The ‘flagellation effect’: Can pain compensate for immorality?

self-flagellationMany religious traditions have pain rituals, and some of them are grotesque. Some Shia Muslims whip themselves with zangirs, whips made of knife blades, until their backs are red with blood. In the Hindu ritual of kavadi, believers use meat hooks and skewers to pierce their legs, face and tongue. In Christianity, “mortification of the flesh” dates back to the original teachings, and practices range from wearing hair shirts and chains to various forms of self-flagellation, even self-castration.

Pain purifies. It atones for sin and cleanses the soul. Or at least that’s the idea. But is there any psychological truth to this notion? Theological questions aside, can self-inflicted pain really alleviate the guilt associated with immoral acts?

Psychological scientist Brock Bastian of the University of Queensland, Australia, decided to explore the psychological consequences of experiencing bodily pain.
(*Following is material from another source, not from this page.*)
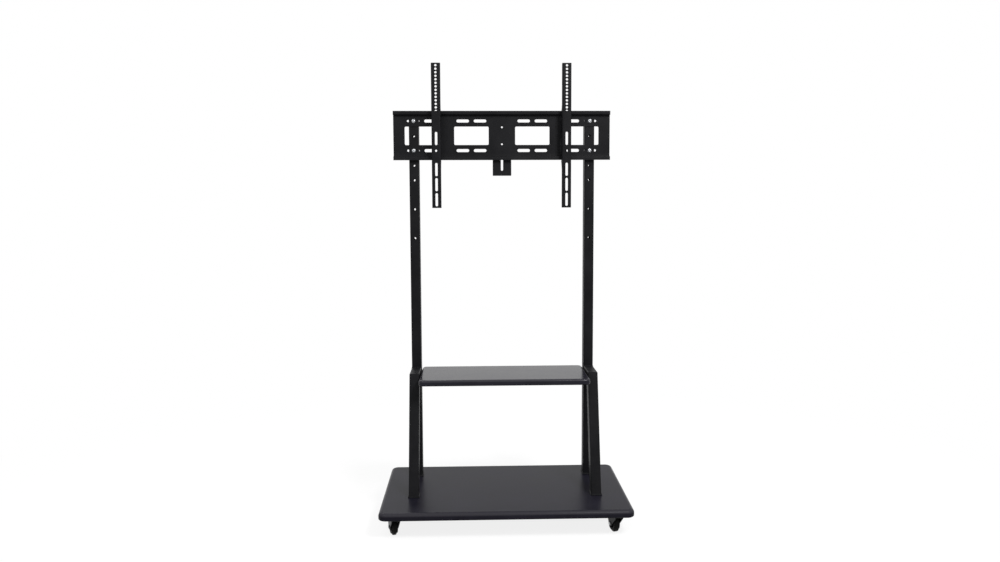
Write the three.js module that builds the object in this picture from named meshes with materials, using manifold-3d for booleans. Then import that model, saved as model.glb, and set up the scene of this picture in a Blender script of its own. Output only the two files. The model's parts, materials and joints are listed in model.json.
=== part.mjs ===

He and his colleagues recruited a group of young men and women and tricked them into thinking they were part of a study of mental and physical acuity. Under this pretense, they asked them to write short essays about a time in their lives when they had ostracized someone; this memory of being unkind was intended to prime their personal sense of immorality—and make them feel guilty. A control group merely wrote about a routine event in their lives.

Afterward, the scientists told some of the volunteers—both “immoral” volunteers and controls—to stick their hand into a bucket of ice water and keep it there as long as they could. Others did the same, only with a soothing bucket of warm water. Finally, all the volunteers rated the pain they had just experienced—if any—and they completed an emotional inventory that included feelings of guilt.

The idea was to see if immoral thinking caused the volunteers to subject themselves to more pain, and if this pain did indeed alleviate their resulting feelings of guilt. And that’s exactly what the researchers found. As reported on-line in the journal Psychological Science, those who were primed to think of their own unethical nature not only kept their hands in the ice bath longer, they also rated the experience as more painful than did controls. What’s more, experiencing pain did reduce these volunteers’ feelings of guilt—more than the comparable but painless experience with warm water.

Why would this be? According to the scientists, although we think of pain as purely physical in nature, in fact we imbue the unpleasant sensation with meaning. Humans have been socialized over ages to think of pain in terms of justice. We equate it with punishment, and as the experimental results suggest, the experience has the psychological effect of rebalancing the scales of justice—and therefore resolving guilt. Whether or not one believes that God works in mysterious ways, it seems that pain is the embodiment of atonement.

Wray Herbert’s book, On Second Thought: Outsmarting Your Mind’s Hard-Wired Habits, was recently published by Crown. Excerpts from his two blogs—“Full Frontal Psychology” and “We’re Only Human”—appear regularly in The Huffington Post and in Scientific American Mind.

Comments

I am inclined to agree with the conclusion of the scientists. After committing immoral acts, I underwent a catharsis of sorts that involved self-inflicted pain. I am unsure if my “scales of justice” were realigned to equality, but the act began my path of self-improvement I currently walk now. This is why I believe physical pain helps cleanse the mind as it really is the embodiment of atonement.

I have recently started self Flagellation to the point where bleeding occurred on my back and chest. I have no idea why i started doing this but the relief I got was immense. It has been two days since I did this I wanted to do it again today but decided to heal a little first. The relief was immediate while i was performing it which caused me to continue I whipped by back and chest over 100 times each. I can still feel a little pain and it brings gratification.

Anyone who does this has sown kind of mental imbalance. Pain does not atone or cleanse and the idea that is does is due to programming by belief systems tot an authoritative “god”, or being sho has more value than we do. Malarkey. You have to be mentally off to hurt or harm yourself or anyone else.

I’m a Clinical Psychologist in South Africa and there is clearly a link betw guilt and punishment, however, it is a rather unfortunate one. Absolution from. guilt by punishment may be the case, however, it may also. operate in reverse.

People who are mistreated and ostracized, especially in their childhood often have an almost unwavering belief that they must have done something terrible to deserve the punishment.

This situation truly pains me. There is no pun intended.